What’s incredible, however, is that Grayson was actually surprised – pissed off, even – at landing on the bottom. She of all people should know what the judges are looking for in this competition, having been through it before. She jokingly mouths off at them a little, apparently thinking that making 400 meatballs should have been enough (seriously?) and fails to understand what’s so unremarkable about a pedestrian meatball swimming in tomato sauce with some gremolata on top, promising to put ‘sparkles’ on it next time. Meh. I don’t see her lasting too long this season if she keeps it up. These contestants should use this simple piece of logic as a rule of thumb, as far as I’m concerned: could a home cook produce an equally good version of your dish? If the answer is yes, just pick something else. [Also, is it just me or did she say she followed the challenge perimeters (instead of parameters)? You’d think the advantage of speaking so slowly is that they have ample time to pick the right word to use…]

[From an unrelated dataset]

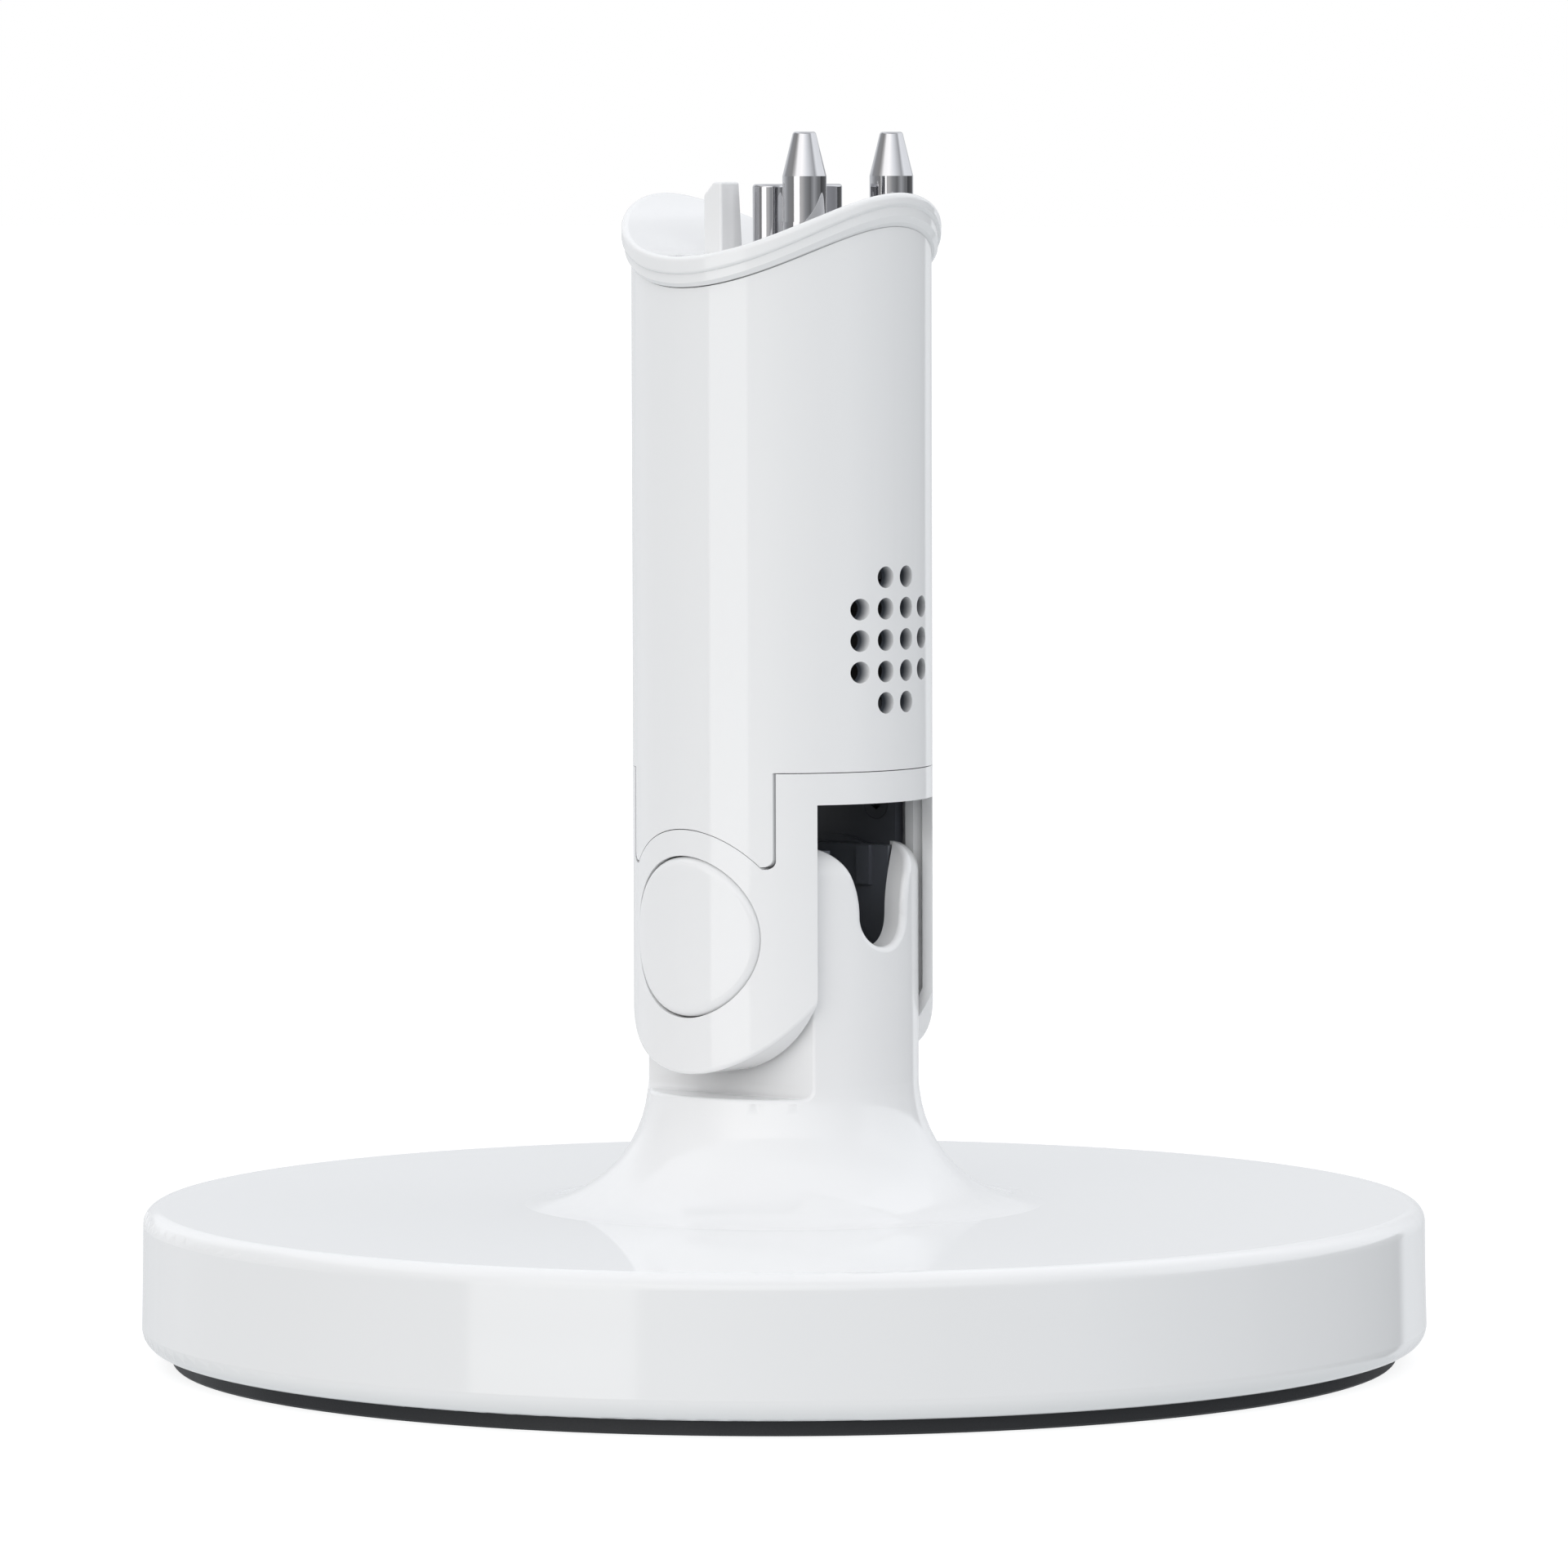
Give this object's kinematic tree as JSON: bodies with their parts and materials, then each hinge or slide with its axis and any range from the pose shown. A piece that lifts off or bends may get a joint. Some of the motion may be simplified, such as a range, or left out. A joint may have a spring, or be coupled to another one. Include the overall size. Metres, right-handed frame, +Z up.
{
  "type": "customer display stand",
  "caption": "Round weighted desk base with a flared neck and a short tilting post; the post has a grille and a docking head with two guide pins and a plug.",
  "frame": {"origin": "centre of the underside of the rubber pad", "axes": "+Z up along the axis of the base; -Y is the front, the side of the grille and of the yoke's opening; the tilt hinge lies along X"},
  "size_m": [0.18, 0.18, 0.1716],
  "materials": {
    "white_shell": "glossy moulded",
    "black_plastic": "satin moulded",
    "rubber_foot": "matte",
    "zinc_steel": "zinc plated",
    "chrome_metal": "polished",
    "brass_metal": "satin",
    "circuit_board": "solder mask",
    "speaker_paper": "paper cone",
    "foam": "closed-cell foam",
    "lead_jacket": "soft jacket"
  },
  "bodies": {
    "base": {"base_shell": "white_shell", "bottom_plate": "zinc_steel", "rubber_pad": "rubber_foot", "ballast_weight": "zinc_steel", "base_screws": "zinc_steel", "inlet_board": "circuit_board", "inlet_board_screws": "zinc_steel", "inlet_socket": "chrome_metal", "base_lead": "lead_jacket", "lead_plug": "black_plastic", "hinge_frame": "black_plastic", "frame_screws": "zinc_steel", "hinge_bush_right": "brass_metal", "hinge_bush_left": "brass_metal"},
    "arm": {"yoke": "white_shell", "tube_shell": "white_shell", "arm_frame": "black_plastic", "yoke_screws": "zinc_steel", "hinge_bolt": "zinc_steel", "hinge_nut": "zinc_steel", "spring_washers": "zinc_steel", "friction_washer_right": "black_plastic", "friction_washer_left": "black_plastic", "hinge_cap_right": "white_shell", "hinge_cap_left": "white_shell", "top_cap": "white_shell", "guide_pins": "chrome_metal", "plug_shell": "chrome_metal", "plug_insulator": "black_plastic", "plug_contacts": "brass_metal", "connector_board": "circuit_board", "connector_screws": "zinc_steel", "speaker_frame": "zinc_steel", "speaker_cone": "speaker_paper", "speaker_magnet": "zinc_steel", "speaker_gasket": "foam", "amplifier_board": "circuit_board", "amplifier_parts": "black_plastic", "amplifier_screws": "zinc_steel", "arm_lead": "lead_jacket"}
  },
  "joints": [
    {"name": "post_tilt", "type": "hinge", "parent": "base", "child": "arm", "pos_m": [0, 0, 0.06043], "axis": [1, 0, 0], "range_deg": [-20, 60]}
  ]
}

After a bit of deliberation, the judges decide that it’s Garrett’s time to go, as neither of the other two chefs made a serious mistake on their dishes, and I’m sad to see him go. He seemed like a nice guy, and he takes his elimination like a man, calling it a humbling experience. Maybe he’ll fare better on Last Chance Kitchen and return for the finale – who knows? [I think I’m going to skip LCK this season and actually be surprised when it’s time to bring the finalist back.]
All in all, an enjoyable season premiere.
California produce and talented chefs suggest we’re in for some interesting food for this 13th season of Top Chef, and hopefully we’ll get to see fun challenges and plenty of cool guest judges. I’m rooting for Anthony Bourdain to return as a judge – he always made of a very interesting (and hilarious) judges’ table!